• TASK GOAL
Give the number of lines that hold the string "code". Nothing else is needed.

• GIVEN RECORDS
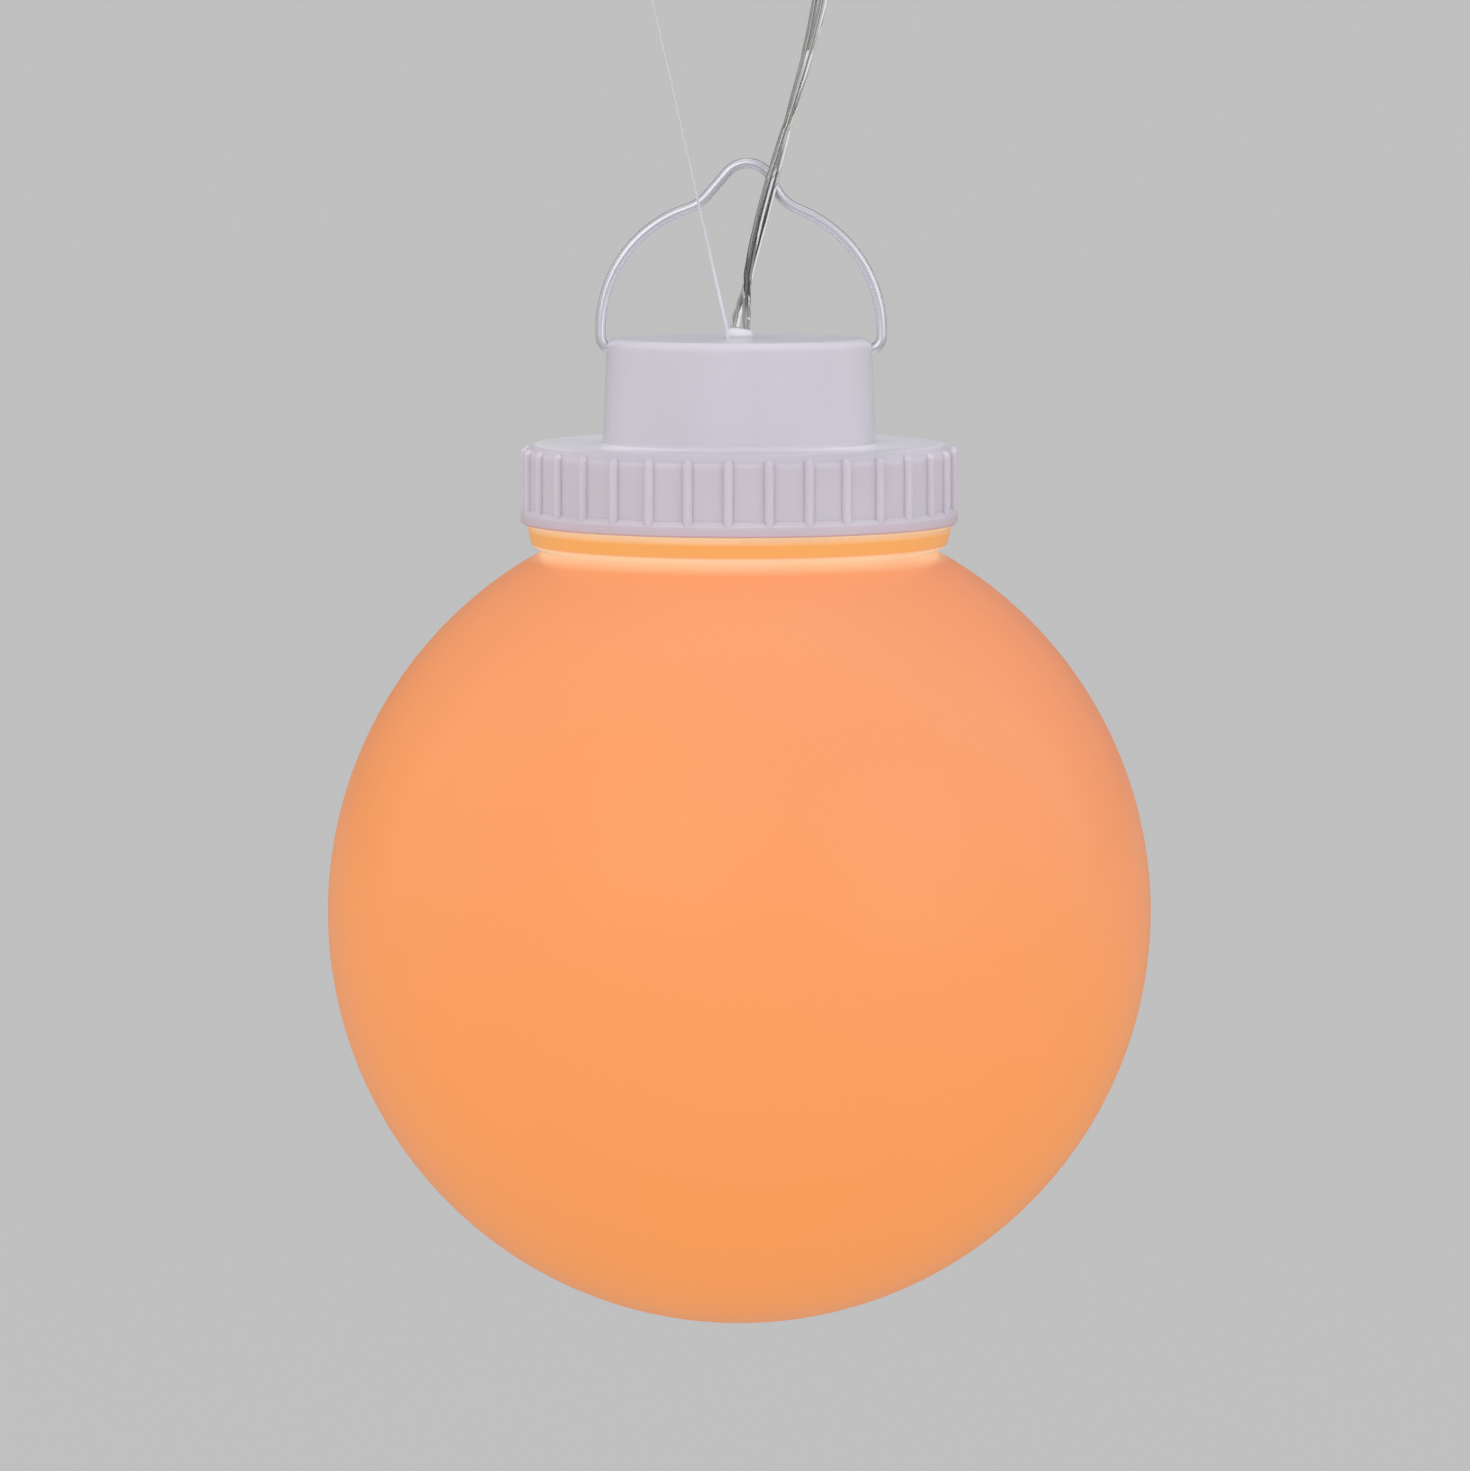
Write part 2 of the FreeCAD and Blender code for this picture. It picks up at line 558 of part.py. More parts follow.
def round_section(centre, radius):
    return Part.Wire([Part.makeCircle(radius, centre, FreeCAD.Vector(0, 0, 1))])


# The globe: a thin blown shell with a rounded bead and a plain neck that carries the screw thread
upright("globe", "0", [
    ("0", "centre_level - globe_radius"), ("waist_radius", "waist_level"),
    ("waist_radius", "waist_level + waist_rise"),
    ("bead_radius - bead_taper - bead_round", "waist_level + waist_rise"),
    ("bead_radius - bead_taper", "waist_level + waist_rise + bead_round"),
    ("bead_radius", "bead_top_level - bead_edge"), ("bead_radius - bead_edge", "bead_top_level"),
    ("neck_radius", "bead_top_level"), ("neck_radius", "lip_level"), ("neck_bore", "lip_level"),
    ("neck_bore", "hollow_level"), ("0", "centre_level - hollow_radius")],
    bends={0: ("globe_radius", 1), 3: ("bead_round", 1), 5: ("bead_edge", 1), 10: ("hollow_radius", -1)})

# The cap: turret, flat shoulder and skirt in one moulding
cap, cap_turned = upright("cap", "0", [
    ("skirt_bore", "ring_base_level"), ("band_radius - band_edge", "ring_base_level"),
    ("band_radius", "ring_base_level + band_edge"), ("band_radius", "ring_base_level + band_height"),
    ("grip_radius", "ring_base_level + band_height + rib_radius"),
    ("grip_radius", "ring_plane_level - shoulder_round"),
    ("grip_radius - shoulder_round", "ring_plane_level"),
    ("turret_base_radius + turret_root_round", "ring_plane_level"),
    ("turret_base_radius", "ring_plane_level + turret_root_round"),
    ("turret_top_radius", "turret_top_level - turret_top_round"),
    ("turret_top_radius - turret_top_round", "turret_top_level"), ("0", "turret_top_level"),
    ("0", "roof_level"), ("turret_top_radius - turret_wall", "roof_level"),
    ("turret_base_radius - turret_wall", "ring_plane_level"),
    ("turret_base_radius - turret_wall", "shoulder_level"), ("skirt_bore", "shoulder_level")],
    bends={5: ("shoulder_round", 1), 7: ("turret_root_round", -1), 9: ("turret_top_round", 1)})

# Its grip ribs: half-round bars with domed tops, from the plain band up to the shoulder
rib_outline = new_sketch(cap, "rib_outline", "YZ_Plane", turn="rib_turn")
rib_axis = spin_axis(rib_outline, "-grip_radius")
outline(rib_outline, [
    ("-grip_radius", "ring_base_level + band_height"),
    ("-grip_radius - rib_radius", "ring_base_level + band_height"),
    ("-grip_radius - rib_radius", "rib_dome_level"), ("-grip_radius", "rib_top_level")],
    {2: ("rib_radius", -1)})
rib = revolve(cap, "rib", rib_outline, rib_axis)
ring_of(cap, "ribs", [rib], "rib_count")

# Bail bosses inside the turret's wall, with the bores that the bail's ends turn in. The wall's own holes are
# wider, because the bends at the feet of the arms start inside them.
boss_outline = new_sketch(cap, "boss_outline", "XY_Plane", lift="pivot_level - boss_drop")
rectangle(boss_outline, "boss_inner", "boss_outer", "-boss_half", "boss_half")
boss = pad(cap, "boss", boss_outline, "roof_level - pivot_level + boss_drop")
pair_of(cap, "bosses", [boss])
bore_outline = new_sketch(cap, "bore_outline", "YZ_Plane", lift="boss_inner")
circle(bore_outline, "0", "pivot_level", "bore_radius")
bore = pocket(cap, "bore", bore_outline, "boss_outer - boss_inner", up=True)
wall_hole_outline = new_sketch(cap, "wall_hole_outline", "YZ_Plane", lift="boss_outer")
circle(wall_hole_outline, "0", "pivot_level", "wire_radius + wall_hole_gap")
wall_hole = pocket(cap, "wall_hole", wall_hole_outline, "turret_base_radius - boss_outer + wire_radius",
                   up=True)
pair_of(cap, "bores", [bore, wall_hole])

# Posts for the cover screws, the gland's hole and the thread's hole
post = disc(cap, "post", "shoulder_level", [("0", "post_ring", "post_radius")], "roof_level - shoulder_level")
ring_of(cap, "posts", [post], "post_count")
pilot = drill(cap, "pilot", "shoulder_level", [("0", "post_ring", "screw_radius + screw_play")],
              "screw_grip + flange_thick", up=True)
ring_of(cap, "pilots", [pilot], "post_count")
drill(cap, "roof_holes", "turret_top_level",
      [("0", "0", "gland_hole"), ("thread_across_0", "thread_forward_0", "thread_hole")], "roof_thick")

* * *

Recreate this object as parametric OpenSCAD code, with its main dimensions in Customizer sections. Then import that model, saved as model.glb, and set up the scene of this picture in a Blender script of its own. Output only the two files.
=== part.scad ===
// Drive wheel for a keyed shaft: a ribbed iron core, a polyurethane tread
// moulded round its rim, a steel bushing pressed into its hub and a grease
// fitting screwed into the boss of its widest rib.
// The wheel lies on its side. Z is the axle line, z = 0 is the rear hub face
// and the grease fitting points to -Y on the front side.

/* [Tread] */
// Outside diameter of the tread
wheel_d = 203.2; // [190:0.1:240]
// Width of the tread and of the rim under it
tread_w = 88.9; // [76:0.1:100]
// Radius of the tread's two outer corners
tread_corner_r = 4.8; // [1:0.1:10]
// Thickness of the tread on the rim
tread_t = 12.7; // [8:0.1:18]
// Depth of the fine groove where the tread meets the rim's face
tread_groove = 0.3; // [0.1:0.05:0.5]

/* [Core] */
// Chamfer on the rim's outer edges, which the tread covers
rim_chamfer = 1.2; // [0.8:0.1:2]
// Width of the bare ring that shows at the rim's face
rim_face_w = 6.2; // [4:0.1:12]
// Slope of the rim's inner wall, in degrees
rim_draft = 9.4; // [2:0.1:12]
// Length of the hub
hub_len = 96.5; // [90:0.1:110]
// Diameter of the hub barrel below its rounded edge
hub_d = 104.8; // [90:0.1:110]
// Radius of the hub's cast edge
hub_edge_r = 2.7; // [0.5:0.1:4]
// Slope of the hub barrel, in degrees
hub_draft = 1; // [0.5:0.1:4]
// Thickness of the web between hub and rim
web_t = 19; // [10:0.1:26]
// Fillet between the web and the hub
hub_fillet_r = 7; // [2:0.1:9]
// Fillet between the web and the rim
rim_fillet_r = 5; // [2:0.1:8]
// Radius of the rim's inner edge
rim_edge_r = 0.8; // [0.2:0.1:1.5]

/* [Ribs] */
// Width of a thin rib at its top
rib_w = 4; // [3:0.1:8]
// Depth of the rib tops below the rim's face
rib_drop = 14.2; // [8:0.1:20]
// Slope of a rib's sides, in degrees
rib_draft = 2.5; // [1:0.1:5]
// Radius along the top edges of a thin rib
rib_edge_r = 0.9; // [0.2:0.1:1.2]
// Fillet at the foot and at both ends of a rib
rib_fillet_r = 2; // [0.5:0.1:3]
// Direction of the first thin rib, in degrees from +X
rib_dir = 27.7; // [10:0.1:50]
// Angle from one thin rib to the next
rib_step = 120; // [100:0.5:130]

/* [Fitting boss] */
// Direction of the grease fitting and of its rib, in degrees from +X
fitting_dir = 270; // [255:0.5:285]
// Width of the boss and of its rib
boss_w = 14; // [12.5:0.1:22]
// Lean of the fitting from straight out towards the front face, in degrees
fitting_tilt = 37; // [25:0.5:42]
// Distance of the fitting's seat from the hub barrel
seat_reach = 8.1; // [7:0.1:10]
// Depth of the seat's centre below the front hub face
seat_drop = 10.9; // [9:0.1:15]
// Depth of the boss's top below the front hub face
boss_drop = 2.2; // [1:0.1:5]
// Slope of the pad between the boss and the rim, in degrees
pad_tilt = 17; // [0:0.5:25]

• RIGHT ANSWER
2